An ex-fisherman recalled when special forces stormed the rigs in a North Sea to prepare for terrorist attacks.
It was revealed yesterday how balaclava-wearing commandos would slide down ropes and ladders and helicopters, while divers climbed on to installations from speed boats or submarines.
The top secret operations were carried out by units from the Special Boat Service (SBS) about three times a year in the 1990s on platforms in the Beatrice oilfield, 14 miles off the coast of Helmsdale.
Yesterday, former Helmsdale fisherman Sandy Cowie recalled seeing some of the training exercises even before this time.
Mr Cowie said he remembered the operations taking place not long after the Beatrice field was discovered in the 1970s.
The 83-year-old, who fished the waters for more than 30 years, added: “There would be activities on the oil platforms, a few miles east of where we were working. We just carried on and we had an idea of what was happening. They were frightened of rigs being attacked at the time.”
Yesterday, the Press and Journal published the firsthand account of the operations from Brian Cavan, former marine, aviation and logistics manager for BP.
He described how the SBS accessed the active rigs by helicopter, while divers climbed up the installations from below, with people on the platforms “playing ‘goodies and baddies” and simulating hostage situations.
He also provided details of a signed contract between BP and the Ministry of Defence (MoD) in December 1996 to use the Beatrice platforms for 15 years after oil production ceased.
The contract was subsequently transferred to Talisman when BP sold their assets.
Spanish firm Repsol bought Talisman’s global assets, including its 51% interest in Beatrice operator Talisman Sinopec Energy UK, now RSRUK, in 2015.
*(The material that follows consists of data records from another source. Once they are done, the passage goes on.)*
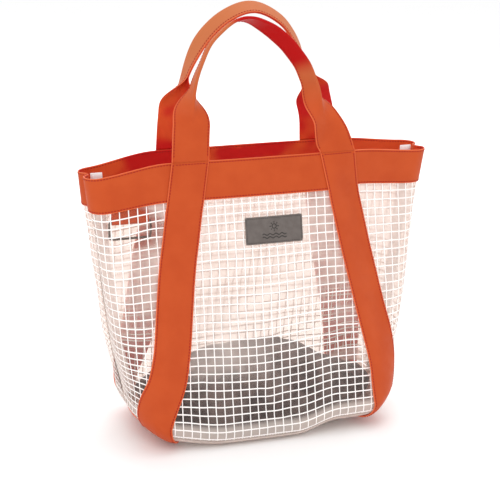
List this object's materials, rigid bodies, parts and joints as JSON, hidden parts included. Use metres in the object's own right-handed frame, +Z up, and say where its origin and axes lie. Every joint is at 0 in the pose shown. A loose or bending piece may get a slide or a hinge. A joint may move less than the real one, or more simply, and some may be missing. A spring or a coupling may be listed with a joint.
{
  "type": "beach bag",
  "caption": "Open-top beach tote of clear sheet with a white thread grid, orange coated-tape rim, body straps and grip handles, a small inner ring and a loose cloth pouch.",
  "frame": {"origin": "on the surface the bag stands on, under the middle of its base", "axes": "+Z up, +X along the bag's width towards its right as seen from the labelled front, -Y out of the labelled front"},
  "size_m": [0.43, 0.176, 0.5212],
  "materials": {
    "clear_mesh": "clear glossy sheet over a white thread grid",
    "orange_tape": "satin coated webbing",
    "white_binding": "woven tape",
    "grey_label": "matt",
    "grey_ring": "satin dark grey",
    "charcoal_cloth": "plain weave"
  },
  "bodies": {
    "bag_body": {"front_panel": "clear_mesh", "back_panel": "clear_mesh", "base_panel": "clear_mesh", "front_band": "orange_tape", "back_band": "orange_tape", "left_strap": "orange_tape", "right_strap": "orange_tape", "left_seam_binding": "white_binding", "right_seam_binding": "white_binding", "label_patch": "grey_label", "ring_tab": "orange_tape", "inner_pouch": "charcoal_cloth"},
    "front_handle": {"front_handle": "orange_tape"},
    "back_handle": {"back_handle": "orange_tape"},
    "ring": {"ring": "grey_ring"}
  },
  "joints": [
    {"name": "front_handle_fold", "type": "hinge", "parent": "bag_body", "child": "front_handle", "pos_m": [0, -0.0368, 0.3443], "axis": [1, 0, 0], "range_deg": [0, 140]},
    {"name": "back_handle_fold", "type": "hinge", "parent": "bag_body", "child": "back_handle", "pos_m": [0, 0.0368, 0.3443], "axis": [-1, 0, 0], "range_deg": [0, 155]},
    {"name": "ring_swing", "type": "hinge", "parent": "bag_body", "child": "ring", "pos_m": [-0.165, -0.03328, 0.27904], "axis": [1, 0, 0], "range_deg": [-12, 130]}
  ]
}
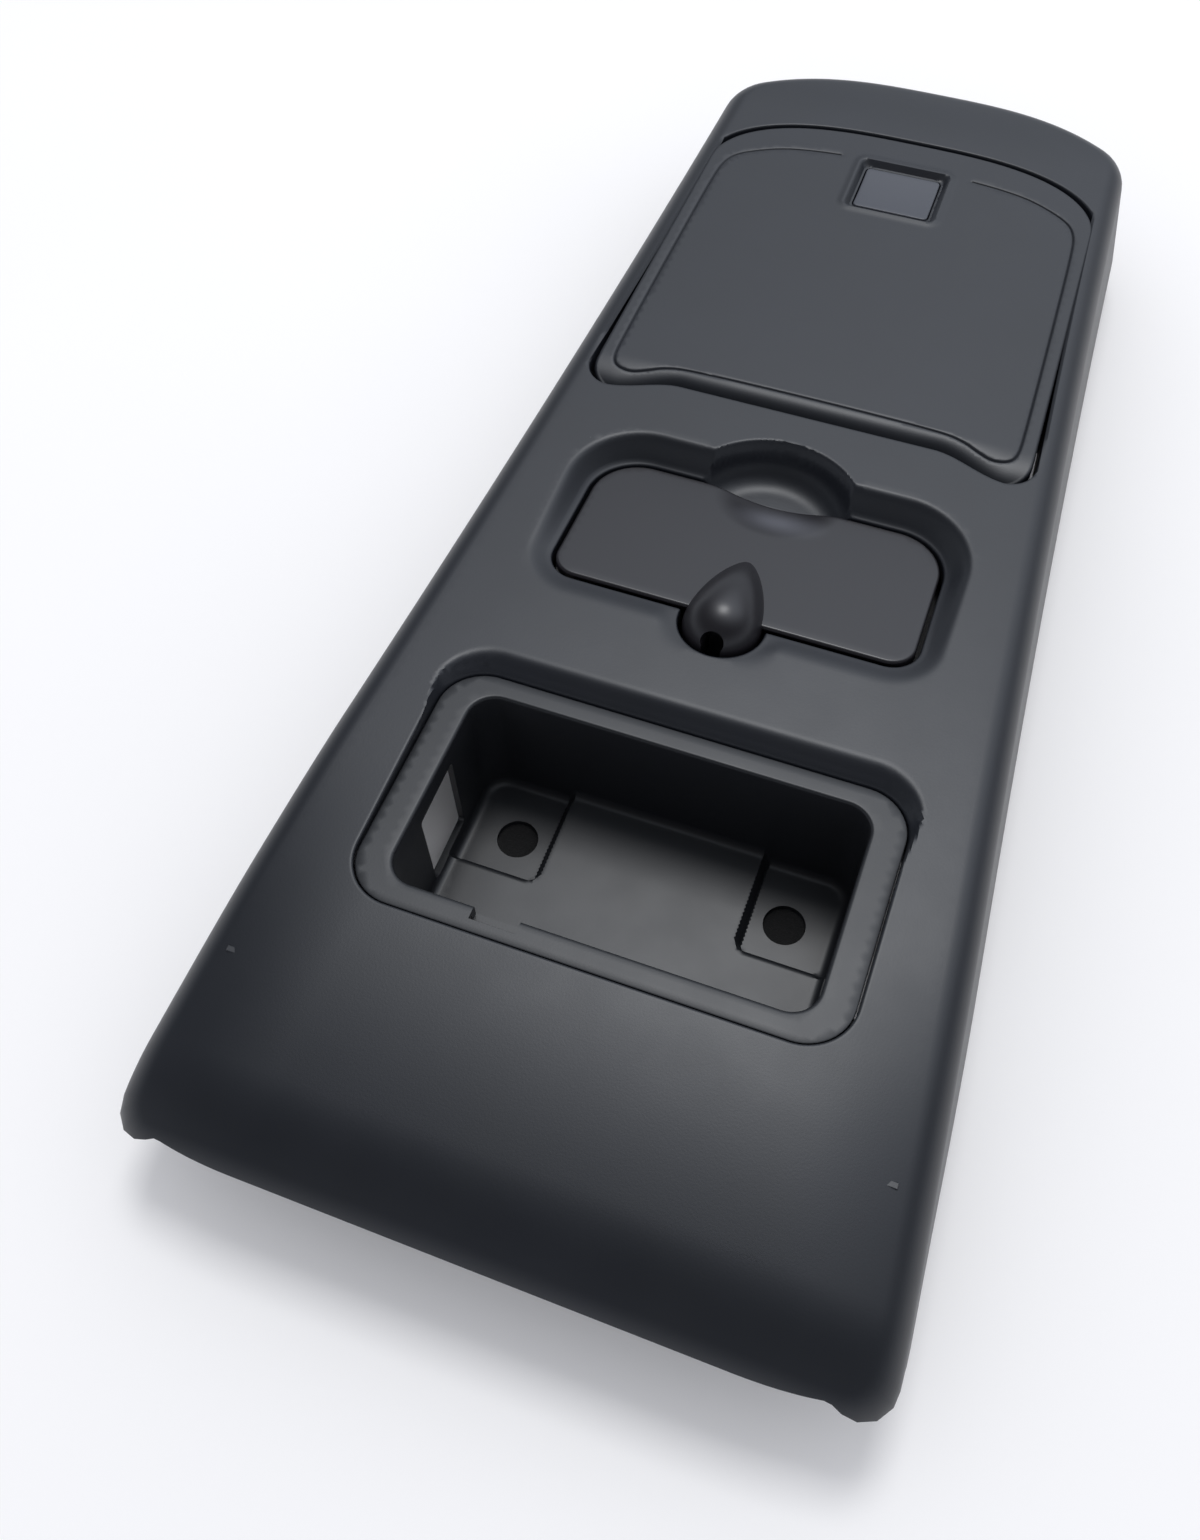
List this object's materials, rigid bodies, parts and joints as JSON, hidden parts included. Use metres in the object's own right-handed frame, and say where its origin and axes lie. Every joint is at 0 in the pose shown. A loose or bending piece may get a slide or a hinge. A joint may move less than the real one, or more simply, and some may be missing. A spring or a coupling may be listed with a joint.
{
  "type": "overhead console",
  "caption": "Tapered overhead console for a vehicle roof with a latched bin door, a fold-down observation mirror and an empty lamp pocket.",
  "frame": {"origin": "middle of the box around the console, at the flat backs of the bin and the lamp pocket that it rests on when it lies face up", "axes": "+Z out of the visible face, +Y from the wide end towards the narrow end, +X to the right seen from above with the narrow end away"},
  "size_m": [0.2378, 0.5423, 0.0689],
  "materials": {
    "housing": "fine-grained satin charcoal moulding",
    "pocket": "satin charcoal moulding",
    "inner_black": "plain black moulding",
    "felt": "black needle felt",
    "zinc_steel": "zinc-plated pressing",
    "spring_steel": "blued spring steel",
    "rubber": "soft moulded rubber",
    "button": "satin grey moulding",
    "mirror_back": "smooth satin warm black moulding",
    "mirror": "convex silvered glass"
  },
  "bodies": {
    "housing": {"console_shell": "housing", "lamp_pocket": "pocket", "bin_housing": "inner_black", "bin_mat": "felt", "latch_striker": "zinc_steel", "mirror_case": "inner_black", "mirror_bracket": "inner_black", "friction_washers": "spring_steel", "retaining_clips": "spring_steel", "pocket_screws": "zinc_steel", "bin_screws": "zinc_steel", "case_screws": "zinc_steel", "striker_screws": "zinc_steel", "bracket_screws": "zinc_steel", "bump_stops": "rubber", "door_hinge_pins": "zinc_steel", "door_springs": "spring_steel"},
    "bin_door": {"door_panel": "housing", "door_liner": "inner_black", "liner_screws": "zinc_steel", "spring_seat": "inner_black", "button_spring": "spring_steel", "bolt_spring": "spring_steel"},
    "button": {"release_button": "button"},
    "bolt": {"latch_bolt": "inner_black"},
    "mirror": {"mirror_cover": "mirror_back", "mirror_glass": "mirror", "mirror_frame": "inner_black", "mirror_pin": "zinc_steel"}
  },
  "joints": [
    {"name": "door_hinge", "type": "hinge", "parent": "housing", "child": "bin_door", "pos_m": [0, 0.0595, 0.052], "axis": [1, 0, 0], "range_deg": [0, 78]},
    {"name": "button_press", "type": "slide", "parent": "bin_door", "child": "button", "axis": [0, 0, -1], "range_m": [0, 0.0025], "stiffness_N_per_m": 400, "springref_m": -0.002, "deforming": ["button_spring"]},
    {"name": "bolt_slide", "type": "slide", "parent": "bin_door", "child": "bolt", "axis": [0, -1, 0], "range_m": [0, 0.004], "deforming": ["bolt_spring"]},
    {"name": "mirror_hinge", "type": "hinge", "parent": "housing", "child": "mirror", "pos_m": [0, -0.048, 0.0556], "axis": [1, 0, 0], "range_deg": [0, 75]}
  ],
  "couplings": [
    {"joint": "bolt_slide", "follows": "button_press", "ratio": 1.6}
  ]
}
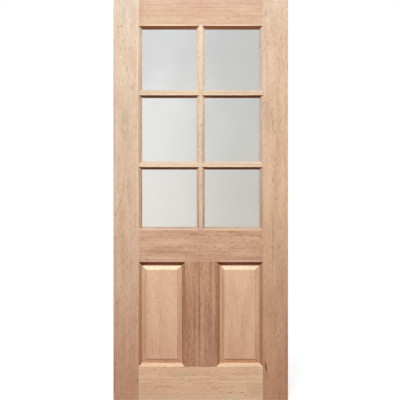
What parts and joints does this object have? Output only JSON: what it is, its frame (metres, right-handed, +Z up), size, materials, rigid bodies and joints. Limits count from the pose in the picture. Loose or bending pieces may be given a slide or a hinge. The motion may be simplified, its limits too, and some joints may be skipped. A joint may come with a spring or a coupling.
{
  "type": "half glazed door",
  "caption": "Half glazed timber door leaf: small panes between moulded glazing bars above a lock rail, raised and fielded panels below.",
  "frame": {"origin": "bottom end of the hinge edge, at the middle of the leaf's thickness, on the flat face that the hinges are let into", "axes": "+X across the leaf from the hinge edge to the lock edge, +Y through the thickness from the front to the back, +Z up"},
  "size_m": [0.864, 0.044, 1.981],
  "materials": {
    "frame_timber": "bare sanded reddish-tan hardwood, unfinished",
    "muntin_timber": "bare sanded reddish-tan hardwood, unfinished, a darker ribbon-grained piece",
    "panel_timber": "bare sanded reddish-tan hardwood, unfinished",
    "bar_timber": "bare sanded hardwood, a paler straw-coloured piece",
    "bead_timber": "bare sanded reddish-tan hardwood, unfinished",
    "obscure_glass": "smooth-faced translucent white laminated glass"
  },
  "bodies": {
    "root": {"hinge_stile": "frame_timber", "lock_stile": "frame_timber", "top_rail": "frame_timber", "lock_rail": "frame_timber", "bottom_rail": "frame_timber", "muntin": "muntin_timber", "left_panel": "panel_timber", "right_panel": "panel_timber", "upright_bar": "bar_timber", "upper_left_bar": "bar_timber", "upper_right_bar": "bar_timber", "lower_left_bar": "bar_timber", "lower_right_bar": "bar_timber", "upper_left_glass": "obscure_glass", "upper_left_bead_top": "bead_timber", "upper_left_bead_bottom": "bead_timber", "upper_left_bead_left": "bead_timber", "upper_left_bead_right": "bead_timber", "upper_right_glass": "obscure_glass", "upper_right_bead_top": "bead_timber", "upper_right_bead_bottom": "bead_timber", "upper_right_bead_left": "bead_timber", "upper_right_bead_right": "bead_timber", "middle_left_glass": "obscure_glass", "middle_left_bead_top": "bead_timber", "middle_left_bead_bottom": "bead_timber", "middle_left_bead_left": "bead_timber", "middle_left_bead_right": "bead_timber", "middle_right_glass": "obscure_glass", "middle_right_bead_top": "bead_timber", "middle_right_bead_bottom": "bead_timber", "middle_right_bead_left": "bead_timber", "middle_right_bead_right": "bead_timber", "lower_left_glass": "obscure_glass", "lower_left_bead_top": "bead_timber", "lower_left_bead_bottom": "bead_timber", "lower_left_bead_left": "bead_timber", "lower_left_bead_right": "bead_timber", "lower_right_glass": "obscure_glass", "lower_right_bead_top": "bead_timber", "lower_right_bead_bottom": "bead_timber", "lower_right_bead_left": "bead_timber", "lower_right_bead_right": "bead_timber"}
  },
  "joints": []
}
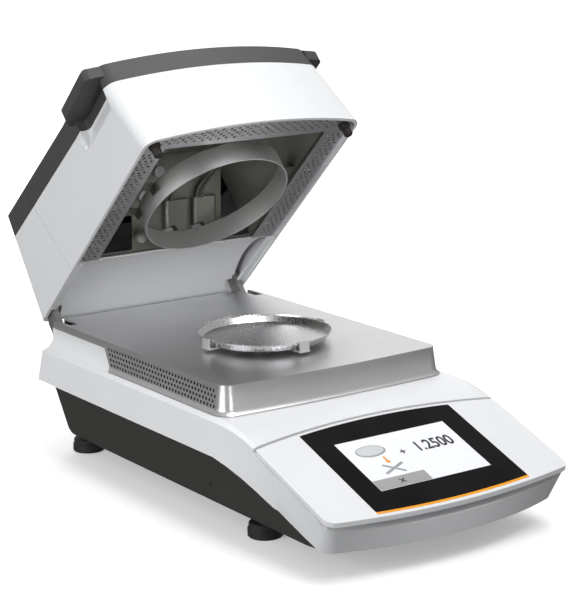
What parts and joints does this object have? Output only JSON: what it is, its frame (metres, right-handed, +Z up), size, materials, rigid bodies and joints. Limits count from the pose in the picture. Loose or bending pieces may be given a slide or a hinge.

The deal with the MoD was originally approved by the Department for Trade and Industry in 2004 as part of the original Beatrice decommissioning programme. However, it was later terminated by the Ministry of Defence (MoD).
Yesterday defence commentator Tim Ripley reiterated that the threat of oil rigs being hijacked is very much still high today.
He added: “It’s very opportune. Terrorists are always looking for new and different targets to attack, and oil platforms are high profile and can cause major ecological damage and have a high value.”
He added that the main threat is from major Islamic extremist groups.